PROBLEM TO WORK ON: Write the material out again exactly as it stands.

═══

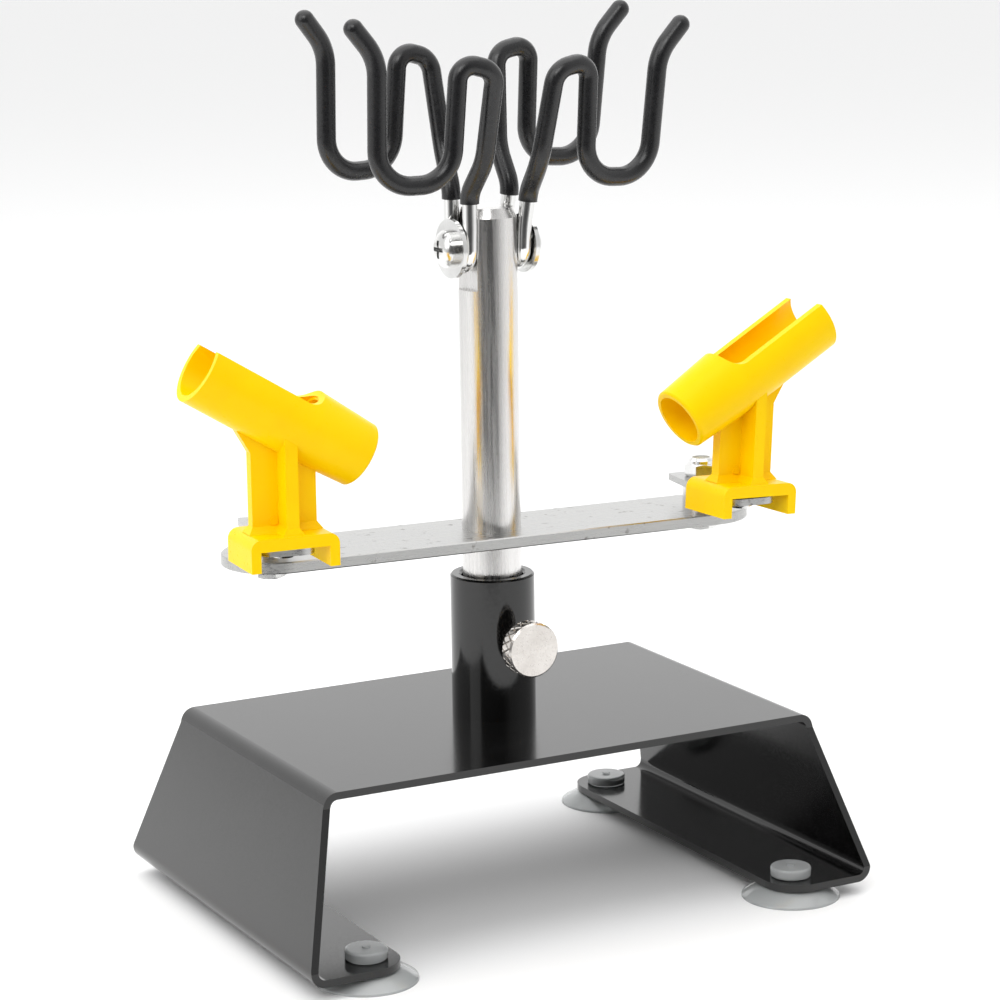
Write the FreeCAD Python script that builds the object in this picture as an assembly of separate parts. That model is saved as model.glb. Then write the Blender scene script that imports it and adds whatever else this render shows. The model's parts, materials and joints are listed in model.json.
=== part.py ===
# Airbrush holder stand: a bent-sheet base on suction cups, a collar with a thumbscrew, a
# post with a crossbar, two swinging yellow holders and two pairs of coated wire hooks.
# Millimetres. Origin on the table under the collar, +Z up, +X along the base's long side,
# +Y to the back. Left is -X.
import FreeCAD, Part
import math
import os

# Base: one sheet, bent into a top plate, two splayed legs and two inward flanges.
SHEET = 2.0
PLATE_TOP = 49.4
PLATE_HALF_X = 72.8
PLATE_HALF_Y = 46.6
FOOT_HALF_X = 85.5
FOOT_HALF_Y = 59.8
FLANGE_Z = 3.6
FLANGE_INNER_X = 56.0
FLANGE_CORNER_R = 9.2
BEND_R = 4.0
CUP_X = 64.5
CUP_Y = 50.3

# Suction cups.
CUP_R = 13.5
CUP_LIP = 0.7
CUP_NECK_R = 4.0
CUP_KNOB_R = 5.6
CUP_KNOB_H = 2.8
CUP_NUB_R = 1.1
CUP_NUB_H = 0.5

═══

SOLVED EXERCISE:
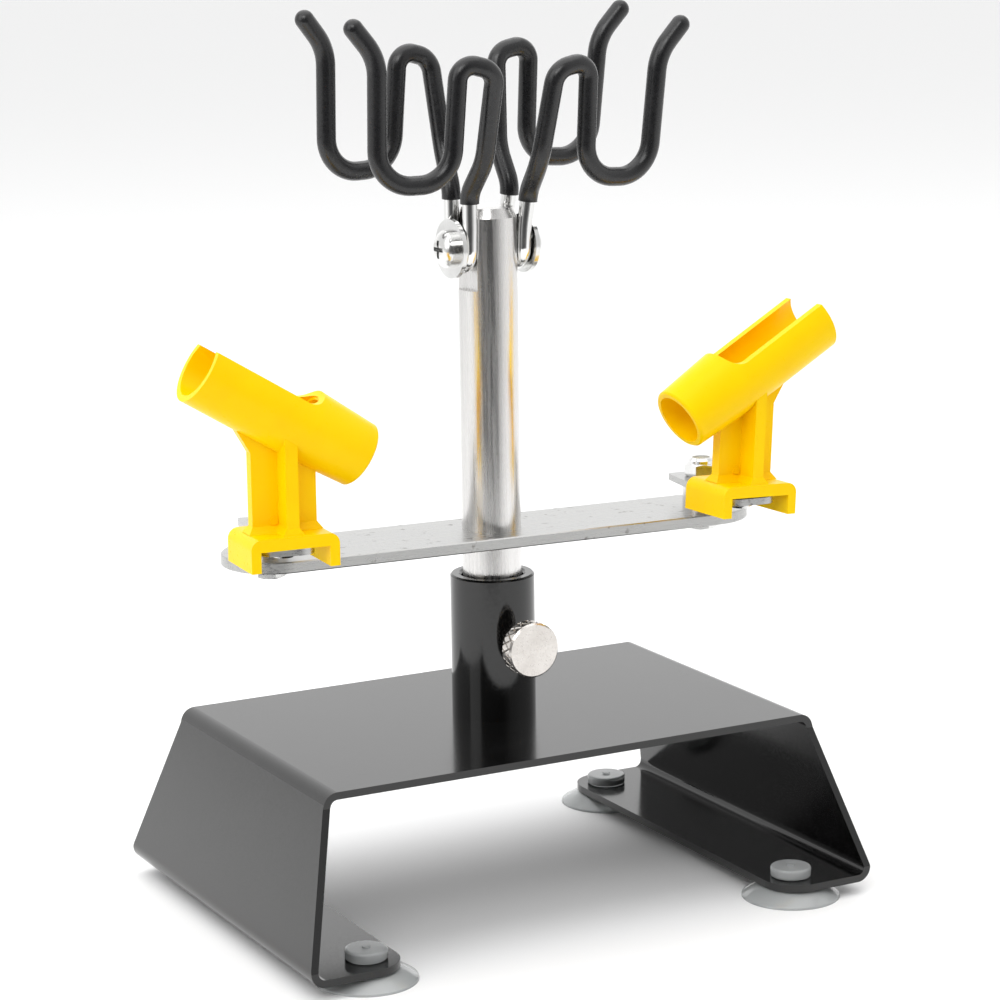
Write the FreeCAD Python script that builds the object in this picture as an assembly of separate parts. That model is saved as model.glb. Then write the Blender scene script that imports it and adds whatever else this render shows. The model's parts, materials and joints are listed in model.json.
=== part.py ===
# Airbrush holder stand: a bent-sheet base on suction cups, a collar with a thumbscrew, a
# post with a crossbar, two swinging yellow holders and two pairs of coated wire hooks.
# Millimetres. Origin on the table under the collar, +Z up, +X along the base's long side,
# +Y to the back. Left is -X.
import FreeCAD, Part
import math
import os

# Base: one sheet, bent into a top plate, two splayed legs and two inward flanges.
SHEET = 2.0
PLATE_TOP = 49.4
PLATE_HALF_X = 72.8
PLATE_HALF_Y = 46.6
FOOT_HALF_X = 85.5
FOOT_HALF_Y = 59.8
FLANGE_Z = 3.6
FLANGE_INNER_X = 56.0
FLANGE_CORNER_R = 9.2
BEND_R = 4.0
CUP_X = 64.5
CUP_Y = 50.3

# Suction cups.
CUP_R = 13.5
CUP_LIP = 0.7
CUP_NECK_R = 4.0
CUP_KNOB_R = 5.6
CUP_KNOB_H = 2.8
CUP_NUB_R = 1.1
CUP_NUB_H = 0.5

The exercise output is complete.